# change in marital status on visa



## persianfromtexas (Sep 23, 2012)

So I moved to dubai a few years ago during a separation from my wife and on my residency visa I claimed single. Now the wifey and I have reconciled and she wants to join me here in dubai. Will I get I to trouble saying I was single when I was still legally married in the US? What is the process I need to go thru to change my visa to married and apply for my wife's visa?


----------



## nasirctg (May 19, 2013)

Hi,
Although you claimed single on your residency visa but still you can bring your wife to dubai. All you need to have the following things -

1. Original marriage certificate (has to be attested from UAE embassy in USA and ministry of foreign affairs, UAE)
2. Original tenancy contract of yours (also has to be attested through Ejari online)
3. Your original employment contract attested from Immigration dept. dubai or salary certificate if you are a govt. or freezone employee
4. Your wife's passport copy and 1 photograph
5. Your's passport & visa page copy, labor card copy and emirates id card copy

When you complete with all above documents just move to any of the typing center and get typed the entry permit application for your wife - then sign on the application form and go to the dubai immigration dept. along with above mentioned documents. Hopefully you will get the pink visa of your wife.
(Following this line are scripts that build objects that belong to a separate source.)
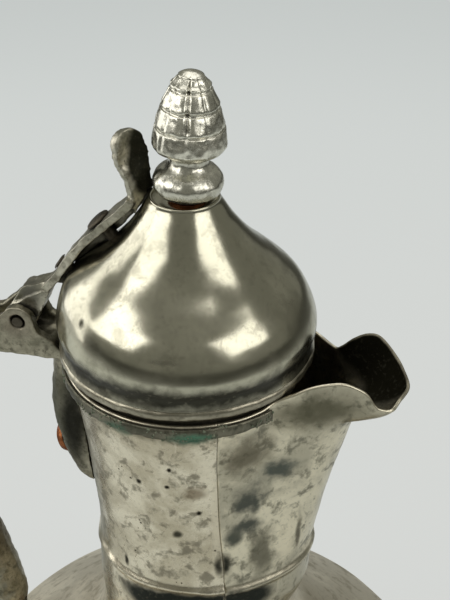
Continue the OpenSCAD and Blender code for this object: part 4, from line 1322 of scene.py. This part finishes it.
@dataclass
class Finial:
    """Cast finial: round foot, stalk and a cone of four tiers."""

    seat: Point = (-1.4, 0.0, 290.5)
    lean: float = 2.5
    foot: tuple[tuple[float, float], ...] = (
        (0, 0.15), (4.4, 0.15), (8.6, 0.7), (11.0, 2.2), (11.9, 4.6), (11.6, 7.0), (10.2, 9.0), (8.0, 10.6),
        (6.9, 12.0), (6.7, 13.4), (7.2, 14.8), (8.8, 16.0), (11.2, 17.0))
    tiers: tuple[tuple[float, float, float, float], ...] = (
        (12.5, 11.7, 18.2, 24.6), (11.4, 9.9, 25.1, 31.2), (9.5, 7.3, 31.8, 37.6), (6.8, 4.6, 38.2, 41.6))
    tip: tuple[tuple[float, float], ...] = ((4.2, 42.0), (3.0, 42.8), (1.5, 43.3), (0, 43.4))
    flutes: int = 9

    def cast(self, grid: np.ndarray) -> np.ndarray:
        """Flutes and roughens the turned shape, leans it and sets it on the dome.

        Args:
            grid: the turned points, about the origin.

        Returns:
            The points in place.
        """
        a = np.arctan2(grid[..., 1], grid[..., 0])
        z = grid[..., 2]
        cone = smooth((z - 17) / 2) * smooth((43 - z) / 3)
        groove = 0.9 * bump(np.angle(np.exp(1j * (a + 1.42))), 0.07) * smooth((z - 24) / 3)
        cut = 0.35 * np.maximum(0, np.cos(a * self.flutes + 0.7)) ** 6 + groove
        depth = -cut * cone + 0.30 * (grain(grid, 5.0, 2.7) - 0.4) + 0.12 * (grain(grid, 1.8, 5.5) - 0.4)
        depth *= smooth(np.hypot(grid[..., 0], grid[..., 1]) / 3)
        out = push_out(grid, depth)
        t = math.radians(self.lean)
        x, up = out[..., 0].copy(), out[..., 2].copy()
        out[..., 0] = self.seat[0] + x * math.cos(t) + up * math.sin(t)
        out[..., 1] += self.seat[1]
        out[..., 2] = self.seat[2] + up * math.cos(t) - x * math.sin(t)
        return out

    def build(self) -> bpy.types.Object:
        """Makes the finial, fluted and rough as cast.

        Returns:
            The finial.
        """
        outline = list(self.foot)
        for low, high, z0, z1 in self.tiers:
            outline += [(low - 0.25, z0), (low, z0 + 0.8), (lerp(low, high, 0.5) + 0.12, (z0 + z1) / 2),
                        (high, z1 - 0.3), (high - 0.45, z1 + 0.05)]
        profile = spline([*outline, *self.tip], 3)
        profile[:, 0] = np.maximum(profile[:, 0], 0)
        profile[0, 0] = profile[-1, 0] = 0.0
        return turned_object("finial_casting", profile, 144, shape=self.cast)


# -------------------------------------------------------------------- studio
@dataclass(frozen=True)
class SoftBox:
    """A lamp with a rectangular face; its sizes are metres, its power watts."""

    name: str
    place: Point
    target: Point
    size: tuple[float, float]
    power: float

    def build(self) -> None:
        """Hangs the lamp at its place, facing its target."""
        data = bpy.data.lights.new(self.name, "AREA")
        data.shape = "RECTANGLE"
        data.size, data.size_y = self.size
        data.energy = self.power
        light = new_object(self.name, data)
        light.location = self.place
        aim = Vector(self.target) - Vector(self.place)
        light.rotation_euler = aim.to_track_quat("-Z", "Y").to_euler()


@dataclass
class Studio:
    """Floor, lights, world and camera."""

    eye: Point = (89.8, -340.7, 473.6)
    look: Point = (-0.1897, 0.8218, -0.5373)
    lens: float = 72.0
    floor_size: float = 12.0
    floor_z: float = -0.0005
    floor_colour: Colour = tone(222, 226, 226)
    floor_far: Colour = tone(120, 120, 116)
    floor_seen: tuple[Colour, Colour] = (tone(216, 218, 215), tone(208, 213, 211))
    room_glow: Colour = tone(128, 129, 122)
    room_seen: Colour = tone(202, 207, 206)
    boxes: tuple[SoftBox, ...] = (
        SoftBox("left_box", (-0.82, -0.60, 0.88), (0, 0, 0.25), (0.95, 0.76), 4.9),
        SoftBox("right_box", (0.96, -0.36, 0.86), (0, 0, 0.25), (0.88, 0.72), 4.2),
        SoftBox("left_fill", (-1.1, 0.15, 0.35), (0, 0, 0.2), (0.8, 0.8), 3.4),
        SoftBox("ceiling", (0.0, 0.35, 1.9), (0, 0, 0.2), (1.8, 1.8), 13.0))

    def build_camera(self) -> None:
        """Places the camera."""
        data = bpy.data.cameras.new("view")
        data.lens = self.lens
        data.sensor_width = 36.0
        data.clip_start = 0.01
        camera = new_object("view", data)
        camera.location = Vector(self.eye) * MM
        camera.rotation_euler = Vector(self.look).to_track_quat("-Z", "Y").to_euler()
        bpy.context.scene.camera = camera

    def build_floor(self) -> None:
        """Lays the pale floor, seen by the camera at its own colour."""
        bpy.ops.mesh.primitive_plane_add(size=self.floor_size, location=(0, 0, self.floor_z))
        floor = bpy.context.object
        floor.name = "floor"
        material = bpy.data.materials.new("floor_paper")
        material.use_nodes = True
        material.node_tree.nodes.clear()
        g = Graph(material.node_tree)
        at = g.add("ShaderNodeTexCoord").outputs["Object"]
        split = g.add("ShaderNodeSeparateXYZ", {0: at})
        back = g.math("ADD", split.outputs[1], g.math("MULTIPLY", split.outputs[0], -0.25))
        glow = g.add("ShaderNodeEmission", {"Color": g.mix(g.band(back, 0.0, 1.25), *self.floor_seen)})
        reach = g.add("ShaderNodeVectorMath", {0: at}, operation="LENGTH").outputs["Value"]
        shade = g.mix(g.band(reach, 0.65, 1.2), self.floor_colour, self.floor_far)
        paper = g.add("ShaderNodeBsdfDiffuse", {"Color": shade})
        seen = g.math("MULTIPLY", g.add("ShaderNodeLightPath").outputs["Is Camera Ray"], 0.85)
        both = g.add("ShaderNodeMixShader", {0: seen, 1: paper.outputs[0], 2: glow.outputs[0]})
        g.finish("ShaderNodeOutputMaterial", both.outputs[0])
        floor.data.materials.append(material)

    def build_world(self) -> None:
        """Makes the room: pale to the camera, darker in reflections."""
        world = bpy.data.worlds.new("room")
        bpy.context.scene.world = world
        world.use_nodes = True
        world.node_tree.nodes.clear()
        g = Graph(world.node_tree)
        seen = g.add("ShaderNodeLightPath").outputs["Is Camera Ray"]
        back = g.add("ShaderNodeBackground", {"Color": g.mix(seen, self.room_glow, self.room_seen),
                                              "Strength": 1.0})
        g.finish("ShaderNodeOutputWorld", back.outputs[0])

    def build(self) -> None:
        """Sets the whole studio up."""
        self.build_camera()
        self.build_floor()
        self.build_world()
        for box in self.boxes:
            box.build()
        bpy.context.scene.view_settings.view_transform = "Standard"


def main() -> None:
    """Builds the whole scene, piece by piece."""
    logging.basicConfig(level=logging.INFO, format="%(name)s %(message)s")
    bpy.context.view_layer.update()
    Studio().build()
    dress(Belly().build(), Body.POT, Slot.SHEET, BELLY, "lower_body")
    rear, front, band = Neck().build()
    dress(rear, Body.POT, Slot.SHEET, NECK_REAR, "neck_panel")
    dress(front, Body.POT, Slot.SHEET, NECK_FRONT, "spout_panel")
    dress(band, Body.POT, Slot.SHEET, RIM, "rim_band")
    dress(Crust().build(band), Body.POT, Slot.SHEET, CRUST)
    lid = Lid()
    dress(lid.build_dome(), Body.LID, Slot.POLISHED, DOME, "lid_dome")
    dress(lid.build_plate(), Body.LID, Slot.SHEET, EDGE_RING, "lid_plate")
    dress(lid.build_sleeve(), Body.LID, Slot.SHEET, EDGE_RING, "lid_sleeve")
    dress(Finial().build(), Body.LID, Slot.LIGHT_CAST, FINIAL, "finial")
    bar = cast_object("lid_bar", "lid_strap", 0.45, 4, ((6, 0.5, 1.2), (2, 0.15, 4.1)))
    dress(bar, Body.LID, Slot.DARK_CAST, BAR, "lid_strap")
    handle = cast_object("handle_casting", "handle", 0.62, 3, ((8, 0.6, 3.2), (2.5, 0.2, 7.1)))
    dress(handle, Body.POT, Slot.DARK_CAST, CAST, "handle")
    for node, finish in PLAIN.items():
        node_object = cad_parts[node]
        node_object.data.materials.clear()
        node_object.data.materials.append(finish.build())


if __name__ == "__main__":
    main()
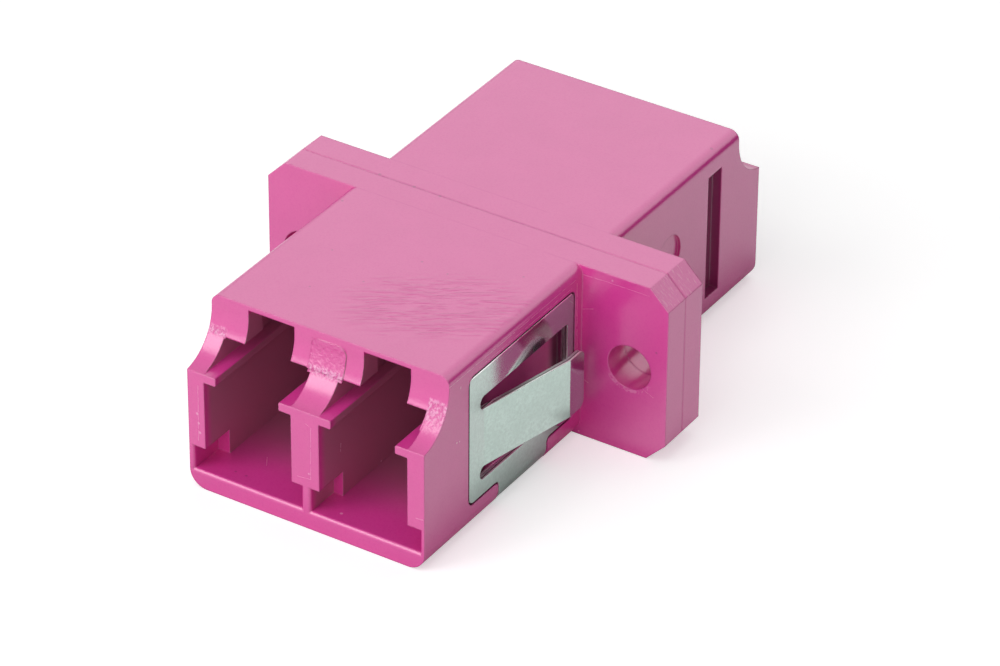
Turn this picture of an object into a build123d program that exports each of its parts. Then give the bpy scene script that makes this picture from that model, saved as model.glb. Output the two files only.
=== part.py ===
from build123d import *
import os
from math import sqrt

# Duplex small-form fibre optic adapter, millimetres.
# X runs across the two ports, +Y from the front mouth to the rear mouth, +Z up.
# The origin is the middle of the weld plane between the two moulded halves.

# Body, seen from a mouth
body_width = 12.8
body_height = 9.3
top_corner = 0.5
bottom_corner = 0.9
front_length = 14.65
rear_length = 14.65

# Flange, half of its thickness on each moulding
flange_width = 22.0
flange_height = 9.3
flange_half = 1.5
flange_chamfer = 1.0
weld_edge = 0.025
screw_inset = 2.0
screw_hole = 2.3

# Ports: guide slot for the plug, ledges that guide its latch arm, latch chamber above
port_pitch = 6.25
guide_gap = 4.75
ledge_gap = 3.45
floor_thickness = 0.95
ledge_bottom = 1.22
ledge_top = 1.65
ledge_edge = 0.06
chamber_ceiling = 4.1
wall_behind_ports = 1.9

# Relief under the guide pads, just inside the mouth
relief_depth = 1.9
relief_ceiling = -2.4
web_thickness = 0.5
skirt_wall = 0.25
mouth_edge = 0.18

# Scooped mouth and the lip that the latches catch behind
scoop_radius = 2.38
scoop_lead = 0.35
lip_thickness = 1.12
lip_bottom = 2.77
keyway_width = 2.5
keyway_top = 4.4

# Raised mould mark on the middle of the front lip
mark_width = 1.9
mark_top = 4.25
mark_corner = 0.45
mark_height = 0.05
mark_root = 0.2

# Split sleeves and the bosses that hold them captive
ferrule_level = -1.24
sleeve_bore = 1.246
sleeve_wall = 0.187
sleeve_length = 6.8
sleeve_slit = 0.3
sleeve_edge = 0.06
sleeve_clearance = 0.06
sleeve_end_play = 0.05
boss_wall = 0.58
boss_lip = 0.3
boss_lip_clearance = 0.1
boss_lead_in = 0.15
boss_edge = 0.15

# Panel clip, one folded sheet over both sides and the underside of the front half
clip_sheet = 0.25
clip_sunk = 0.02
clip_margin = 0.1
clip_to_flange = 0.67
clip_length = 8.76
clip_top = 3.58
clip_bottom = -3.2
clip_corner = 0.35
strap_to_flange = 2.9
strap_width = 4.05
strap_corner = 0.3

# Window and sprung tongue in each side of the clip
tongue_middle = -0.15
tongue_height = 3.1
tongue_slot = 0.7
tongue_root_to_flange = 8.2
tongue_bend_to_flange = 2.75
tongue_tip_to_flange = 1.6
tongue_rise = 1.17
tongue_corner = 0.4
tongue_fold = 0.15
tongue_anchor = 0.5
window_to_flange = 1.18
window_corner = 0.15
pocket_depth = 0.25
pocket_inset = 0.1

# Groove and round dimple in each side of the rear half
groove_to_flange = 8.3
groove_width = 1.25
groove_bottom = -3.3
groove_top = 3.5
groove_depth = 0.5
dimple_radius = 1.05
dimple_to_flange = 4.8
dimple_level = 1.0
dimple_depth = 0.15

# Sizes that follow from the ones above
half_width = body_width / 2
floor_level = floor_thickness - body_height / 2
screw_pitch = flange_width - 2 * screw_inset
port_middle = port_pitch / 2
scoop_level = ledge_top + sqrt(scoop_radius**2 - scoop_lead**2)
lip_inset = scoop_radius - scoop_lead + lip_thickness
sleeve_outer = sleeve_bore + 2 * sleeve_wall
seat_bore = sleeve_outer + 2 * sleeve_clearance
seat_depth = sleeve_length / 2 + sleeve_end_play
boss_outer = seat_bore + 2 * boss_wall
boss_reach = seat_depth + boss_lip
boss_lip_hole = sleeve_bore + boss_lip_clearance
recess_depth = clip_sunk + clip_sheet
clip_rear = -(flange_half + clip_to_flange)
strap_rear = -(flange_half + strap_to_flange)
window_rear = -(flange_half + window_to_flange)
tongue_root = -(flange_half + tongue_root_to_flange)
tongue_bend = -(flange_half + tongue_bend_to_flange)
tongue_tip = -(flange_half + tongue_tip_to_flange)
tongue_low = tongue_middle - tongue_height / 2
tongue_face = half_width - clip_sunk
window_length = window_rear - tongue_root
window_height = tongue_height + 2 * tongue_slot
groove_middle = flange_half + groove_to_flange + groove_width / 2
groove_height = groove_top - groove_bottom
groove_level = (groove_top + groove_bottom) / 2
dimple_middle = flange_half + dimple_to_flange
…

She will get 60 days time period to come to dubai. Once she come here you have to do her medical, emirates id and visa stamping on her passport. Hope this will help to you. Cheers!


----------



## queenaomi (Mar 9, 2016)

hi,..ive been living here in dubai long time and im planning to get married...but when we submit our documents that only i know i am married in my status...how i will be able to change my status to being single?will i be in trouble if i submit my singleness with all the stamps on it stating i am single though in my ID card it says i am married?please help me what to do...thanks


----------